My big 3 do their own laundry. They each get a little basket and when it’s full, start the process. I love this system and it really has worked for us all…until baseball season. They’ve collectively decided it doesn’t make sense to wash the uniforms when they will just be getting them dirty the next day (who can argue with this logic? Not me). It’s reached a breaking point, though, and I’m really suppressing the Tes(i) by not doing their laundry for them. They are still ridiculously cute, though.

IMG_6297

 

A camp counselor from the last few years (one of the favorites for sure) was at camp a few days ago and said, “I want to babysit your kids, how about Friday?” Um, yes.

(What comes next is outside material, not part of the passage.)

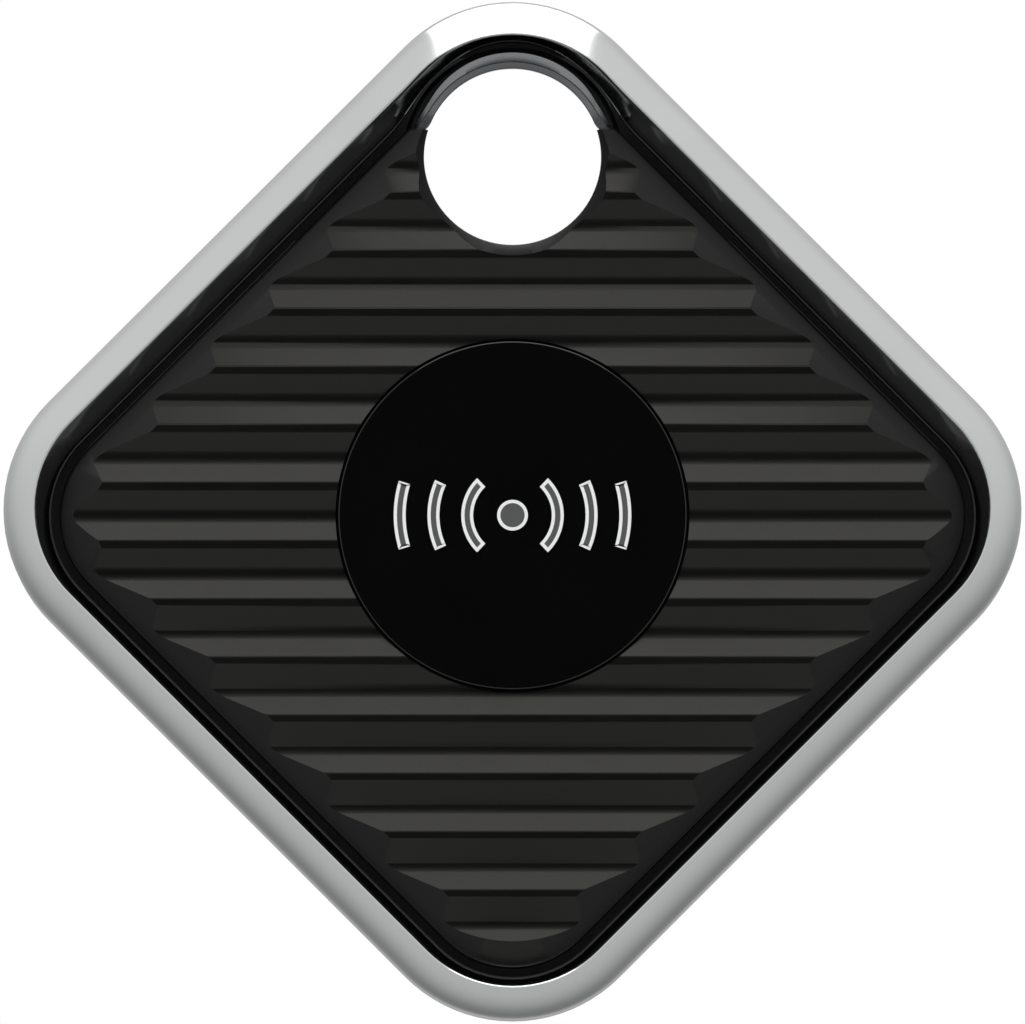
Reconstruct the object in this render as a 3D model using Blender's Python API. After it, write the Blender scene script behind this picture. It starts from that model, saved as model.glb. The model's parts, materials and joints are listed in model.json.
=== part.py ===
"""Bluetooth tracker tag: a square metal-framed key tag with a ridged front, a round press button,
a key hole in its top corner, a coin cell under a screw-in battery door, and a sounder.

Everything is drawn lying on its back, in millimetres: x to the right, y towards the key hole and
z from the back face (0) to the front. One empty brings that to metres and stands the tag up, with
its face towards -Y and the centre of its key hole, at half its thickness, at the origin.
"""

import math

import bmesh
import bpy
from mathutils import Vector

MM = 0.001

# Outline: a square that stands on one corner
ACROSS_FLATS = 42.0
CORNER_R = 7.9
CORNER_STEPS = 8
THICKNESS = 8.4
EYE_Y = 18.35
EYE_R = 4.6
EYE_STEPS = 40

# Metal frame, as insets from the outline
FRAME_FOOT = 1.5
FRAME_SHOULDER = 6.3
CROWN_INSET = 1.35
LIP_INSET = 1.53
WELL_INSET = 2.5
WELL_TOP_R = 3.7
SHELF_INSET = 3.75
SHELF_LOW, SHELF_TOP = 5.35, 5.85
BORE_INSET = 2.3

# Ridged front cover
FRONT_DROP = 0.35
COVER_INSET = 2.94
COVER_TOP_R = 3.4
COVER_FOOT = 6.1
COVER_UNDER = 6.6
VALLEY = 7.3
RIDGE_HEIGHT = 0.45
RIDGE_PITCH = 3.02
RIM_SLOPE = 0.437
RIM_TOP = VALLEY - 0.7 * RIM_SLOPE
HORN_Y = EYE_Y + 1.25

# Button
BUTTON_AT = (0.0, -FRONT_DROP)
BUTTON_R = 9.05
BUTTON_GAP = 0.13
BUTTON_TOP = 7.7
BUTTON_TRAVEL = 0.25
BUTTON_STEPS = 64

# Back shell
FLOOR = 1.1
SHELL_STEP = 1.3
WALL_OUT, WALL_IN = 2.5, 3.6
WALL_TOP = 5.0
SCREW_XY = 10.8
BOSS_R = 1.5

# Battery and its door
CELL_Y = -1.0
CELL_R = 10.0
CELL_LOW, CELL_TOP = 1.2, 4.4
DOOR_R = 12.0
DOOR_FACE = 0.15
DOOR_PLATE = 1.1
SEAT = 1.7
THREAD_R = 11.0
THREAD_DEPTH = 0.22
THREAD_PITCH = 1.0
THREAD_GAP = 0.12
THREAD_STEPS = 48
THREAD_ROWS = 8
NECK_TOP = 3.15
COLLAR_R, COLLAR_TOP = 12.9, 3.4

# Circuit board
BOARD_LOW, BOARD_TOP = 5.15, 5.75
BOARD_INSET = 3.95

# Sounder in the bottom corner
SOUNDER_Y = -18.3
SOUNDER_R = 4.1
SOUNDER_LOW, SOUNDER_TOP = 1.45, 5.0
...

Any chance to spend alone time with Zach is treasured and right before summer camp is an almost necessity. Love him.

IMG_6310

 

Yesterday was a super fun event Color the Quad (basically a Color run in the Quad Cities). Some of the money raised went to Camp Abe Lincoln and so all of the counselors got to be the ones spraying the children runners with color. Zach got to start the event so the whole family went and the kids ended up getting to be part of the fun too. This community is just so awesome.

IMG_6318

 

After the running was over it became a free for all with my kids and counselors.

IMG_6322

 

Binyam definitely go the worst of it. This kid who constantly has snot on his face had blue snot the rest of the day. Gross. When Tariku saw him he exclaimed, “Binyam you look like the guys from Bodies Revealed!” And it was kind of true.

IMG_6324

 

So cute.

IMG_6328

 

After the Color the Quad we went to the Farmer’s Market. Besides some local spicy cheese curds (a request from Tomas) and salsa (a request from Zach) we bought this-a bow tie for Hagrid. It was almost a necessity. Almost.